### WHAT IS ASKED
Repeat only the lines from the one containing "piece.data.shade_smooth()" through the one containing "record = json.load(file)", exactly as written, both ends included.

### GIVEN INFORMATION
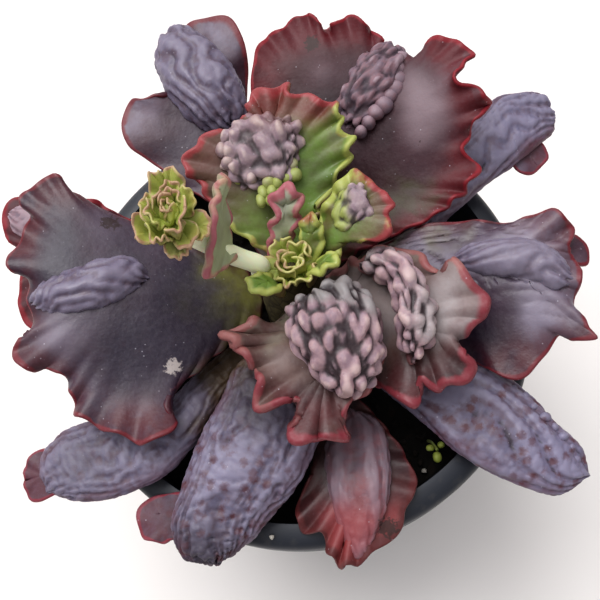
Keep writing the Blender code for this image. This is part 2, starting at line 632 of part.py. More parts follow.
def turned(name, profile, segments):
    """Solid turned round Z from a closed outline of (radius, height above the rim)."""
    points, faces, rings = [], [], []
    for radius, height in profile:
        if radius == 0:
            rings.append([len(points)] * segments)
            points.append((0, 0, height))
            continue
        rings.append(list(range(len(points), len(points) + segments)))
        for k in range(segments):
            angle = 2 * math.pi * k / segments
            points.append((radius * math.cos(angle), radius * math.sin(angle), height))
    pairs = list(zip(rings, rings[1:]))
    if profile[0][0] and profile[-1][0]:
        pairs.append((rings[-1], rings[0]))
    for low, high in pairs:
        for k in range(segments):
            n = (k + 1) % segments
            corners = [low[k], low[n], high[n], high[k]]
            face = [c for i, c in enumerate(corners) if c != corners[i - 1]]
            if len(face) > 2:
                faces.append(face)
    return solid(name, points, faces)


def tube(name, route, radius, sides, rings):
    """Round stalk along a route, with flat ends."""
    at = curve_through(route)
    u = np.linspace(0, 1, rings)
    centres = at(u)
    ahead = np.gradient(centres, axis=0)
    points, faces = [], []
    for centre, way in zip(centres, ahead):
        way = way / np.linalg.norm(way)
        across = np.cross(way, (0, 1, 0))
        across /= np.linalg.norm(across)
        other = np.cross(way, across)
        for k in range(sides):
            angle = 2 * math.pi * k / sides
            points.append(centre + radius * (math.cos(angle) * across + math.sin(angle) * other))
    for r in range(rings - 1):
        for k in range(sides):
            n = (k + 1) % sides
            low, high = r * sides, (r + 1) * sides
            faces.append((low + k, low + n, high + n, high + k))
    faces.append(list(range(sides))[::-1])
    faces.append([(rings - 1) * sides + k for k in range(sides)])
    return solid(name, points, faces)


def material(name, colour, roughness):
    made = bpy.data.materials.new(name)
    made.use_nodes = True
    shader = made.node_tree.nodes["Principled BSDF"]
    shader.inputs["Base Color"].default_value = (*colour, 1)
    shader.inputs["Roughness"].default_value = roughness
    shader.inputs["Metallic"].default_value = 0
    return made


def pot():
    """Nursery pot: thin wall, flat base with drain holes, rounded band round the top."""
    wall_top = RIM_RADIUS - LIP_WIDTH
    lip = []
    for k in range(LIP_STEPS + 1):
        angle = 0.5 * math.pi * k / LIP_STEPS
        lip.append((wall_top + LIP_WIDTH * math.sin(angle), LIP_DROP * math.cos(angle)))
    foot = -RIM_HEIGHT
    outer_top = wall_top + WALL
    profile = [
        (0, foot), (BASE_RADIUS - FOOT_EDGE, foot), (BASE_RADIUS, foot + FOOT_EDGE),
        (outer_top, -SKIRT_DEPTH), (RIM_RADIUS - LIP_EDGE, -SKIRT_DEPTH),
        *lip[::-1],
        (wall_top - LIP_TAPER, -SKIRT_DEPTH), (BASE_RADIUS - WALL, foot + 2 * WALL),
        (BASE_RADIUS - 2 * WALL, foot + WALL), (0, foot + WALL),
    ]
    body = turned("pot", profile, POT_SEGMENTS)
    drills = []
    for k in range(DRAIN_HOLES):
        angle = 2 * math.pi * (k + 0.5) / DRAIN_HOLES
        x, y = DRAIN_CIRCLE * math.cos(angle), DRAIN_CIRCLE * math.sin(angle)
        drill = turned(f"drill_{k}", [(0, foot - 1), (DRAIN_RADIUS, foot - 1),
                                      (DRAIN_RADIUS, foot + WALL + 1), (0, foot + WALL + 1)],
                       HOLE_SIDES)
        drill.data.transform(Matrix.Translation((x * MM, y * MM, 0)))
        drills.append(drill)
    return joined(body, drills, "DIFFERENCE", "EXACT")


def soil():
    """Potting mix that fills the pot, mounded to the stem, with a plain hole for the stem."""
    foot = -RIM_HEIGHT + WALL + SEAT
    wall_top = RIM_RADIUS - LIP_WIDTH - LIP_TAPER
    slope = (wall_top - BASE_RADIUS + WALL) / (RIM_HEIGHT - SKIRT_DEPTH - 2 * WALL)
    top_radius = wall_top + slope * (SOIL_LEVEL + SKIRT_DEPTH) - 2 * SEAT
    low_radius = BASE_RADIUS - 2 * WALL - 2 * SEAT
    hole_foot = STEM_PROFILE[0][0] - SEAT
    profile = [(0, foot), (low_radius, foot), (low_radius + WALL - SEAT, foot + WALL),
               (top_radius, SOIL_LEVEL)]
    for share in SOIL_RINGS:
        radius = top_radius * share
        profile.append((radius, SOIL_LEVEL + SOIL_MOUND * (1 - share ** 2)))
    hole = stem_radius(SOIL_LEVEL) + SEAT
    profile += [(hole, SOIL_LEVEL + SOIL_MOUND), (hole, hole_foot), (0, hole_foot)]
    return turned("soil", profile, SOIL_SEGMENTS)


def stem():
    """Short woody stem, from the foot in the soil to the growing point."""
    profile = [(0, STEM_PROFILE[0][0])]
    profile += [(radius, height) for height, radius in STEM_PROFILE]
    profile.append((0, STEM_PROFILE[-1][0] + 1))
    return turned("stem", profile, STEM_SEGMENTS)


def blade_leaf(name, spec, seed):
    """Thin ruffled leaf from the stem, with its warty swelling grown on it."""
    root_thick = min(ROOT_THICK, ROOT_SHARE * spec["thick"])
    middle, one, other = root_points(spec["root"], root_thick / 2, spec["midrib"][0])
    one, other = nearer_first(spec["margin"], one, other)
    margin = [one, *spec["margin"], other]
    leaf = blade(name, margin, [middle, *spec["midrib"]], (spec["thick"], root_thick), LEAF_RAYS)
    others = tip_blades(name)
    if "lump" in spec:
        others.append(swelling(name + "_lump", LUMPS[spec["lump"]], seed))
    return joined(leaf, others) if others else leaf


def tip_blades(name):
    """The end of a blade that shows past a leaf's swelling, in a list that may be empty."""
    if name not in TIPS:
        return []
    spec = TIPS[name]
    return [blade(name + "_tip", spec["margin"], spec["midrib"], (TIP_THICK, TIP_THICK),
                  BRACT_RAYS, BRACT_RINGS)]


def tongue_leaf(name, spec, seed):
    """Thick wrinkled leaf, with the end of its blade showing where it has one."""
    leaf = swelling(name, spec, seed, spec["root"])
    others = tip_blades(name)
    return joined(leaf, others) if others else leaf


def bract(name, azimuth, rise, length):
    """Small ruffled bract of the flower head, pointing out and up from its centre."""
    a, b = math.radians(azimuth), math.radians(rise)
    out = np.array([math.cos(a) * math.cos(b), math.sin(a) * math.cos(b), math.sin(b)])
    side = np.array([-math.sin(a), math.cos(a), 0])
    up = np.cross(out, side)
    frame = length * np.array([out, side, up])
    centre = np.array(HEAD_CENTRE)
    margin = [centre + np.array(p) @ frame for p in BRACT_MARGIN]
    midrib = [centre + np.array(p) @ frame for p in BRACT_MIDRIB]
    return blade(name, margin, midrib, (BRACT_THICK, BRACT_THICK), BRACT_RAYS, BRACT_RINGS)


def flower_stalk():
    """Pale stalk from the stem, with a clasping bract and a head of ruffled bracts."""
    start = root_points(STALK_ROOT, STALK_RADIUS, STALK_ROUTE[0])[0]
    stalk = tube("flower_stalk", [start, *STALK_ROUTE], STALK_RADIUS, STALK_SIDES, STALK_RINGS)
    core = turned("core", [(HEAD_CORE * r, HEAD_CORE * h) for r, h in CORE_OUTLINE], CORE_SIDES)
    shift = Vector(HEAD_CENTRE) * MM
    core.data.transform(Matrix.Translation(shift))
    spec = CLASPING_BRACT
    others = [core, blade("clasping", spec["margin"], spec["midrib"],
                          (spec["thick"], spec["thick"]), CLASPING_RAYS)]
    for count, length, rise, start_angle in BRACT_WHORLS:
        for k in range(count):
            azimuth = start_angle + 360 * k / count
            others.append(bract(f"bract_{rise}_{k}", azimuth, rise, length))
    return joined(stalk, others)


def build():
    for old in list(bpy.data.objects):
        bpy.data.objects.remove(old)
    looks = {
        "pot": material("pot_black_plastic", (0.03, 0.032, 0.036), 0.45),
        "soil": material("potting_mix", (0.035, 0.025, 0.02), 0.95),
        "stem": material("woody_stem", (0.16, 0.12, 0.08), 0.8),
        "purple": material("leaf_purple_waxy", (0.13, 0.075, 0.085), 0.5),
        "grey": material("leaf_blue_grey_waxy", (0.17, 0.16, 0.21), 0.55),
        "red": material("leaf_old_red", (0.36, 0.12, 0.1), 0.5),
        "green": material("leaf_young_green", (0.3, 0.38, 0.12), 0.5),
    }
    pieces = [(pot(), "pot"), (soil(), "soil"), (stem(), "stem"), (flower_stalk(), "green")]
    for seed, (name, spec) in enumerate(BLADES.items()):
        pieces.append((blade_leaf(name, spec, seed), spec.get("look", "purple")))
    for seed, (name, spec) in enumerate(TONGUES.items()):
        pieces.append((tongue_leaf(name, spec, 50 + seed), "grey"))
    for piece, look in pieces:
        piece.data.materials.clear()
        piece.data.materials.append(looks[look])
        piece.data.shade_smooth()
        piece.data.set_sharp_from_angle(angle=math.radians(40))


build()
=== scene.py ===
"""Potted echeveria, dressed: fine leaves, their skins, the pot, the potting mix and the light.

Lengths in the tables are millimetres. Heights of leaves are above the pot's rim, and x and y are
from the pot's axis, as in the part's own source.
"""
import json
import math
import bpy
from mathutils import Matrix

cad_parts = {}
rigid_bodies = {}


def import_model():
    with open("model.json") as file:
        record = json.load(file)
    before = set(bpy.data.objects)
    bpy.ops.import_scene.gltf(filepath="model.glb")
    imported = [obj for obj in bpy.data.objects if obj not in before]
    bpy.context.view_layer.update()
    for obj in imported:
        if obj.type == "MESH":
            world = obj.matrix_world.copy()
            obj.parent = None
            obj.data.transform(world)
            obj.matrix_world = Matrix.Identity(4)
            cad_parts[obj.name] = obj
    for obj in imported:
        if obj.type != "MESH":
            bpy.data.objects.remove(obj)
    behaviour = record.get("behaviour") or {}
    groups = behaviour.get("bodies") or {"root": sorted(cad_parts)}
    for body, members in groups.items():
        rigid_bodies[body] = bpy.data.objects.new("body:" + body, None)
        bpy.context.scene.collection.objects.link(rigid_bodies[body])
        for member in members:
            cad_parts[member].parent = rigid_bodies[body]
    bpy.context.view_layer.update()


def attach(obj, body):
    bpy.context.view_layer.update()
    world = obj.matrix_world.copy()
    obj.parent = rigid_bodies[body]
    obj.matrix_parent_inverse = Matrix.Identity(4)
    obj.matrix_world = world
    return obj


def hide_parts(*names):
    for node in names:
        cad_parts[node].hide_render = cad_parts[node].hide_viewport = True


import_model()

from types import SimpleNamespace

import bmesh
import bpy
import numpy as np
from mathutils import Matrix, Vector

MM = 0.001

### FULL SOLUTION
        piece.data.shade_smooth()
        piece.data.set_sharp_from_angle(angle=math.radians(40))


build()
=== scene.py ===
"""Potted echeveria, dressed: fine leaves, their skins, the pot, the potting mix and the light.

Lengths in the tables are millimetres. Heights of leaves are above the pot's rim, and x and y are
from the pot's axis, as in the part's own source.
"""
import json
import math
import bpy
from mathutils import Matrix

cad_parts = {}
rigid_bodies = {}


def import_model():
    with open("model.json") as file:
        record = json.load(file)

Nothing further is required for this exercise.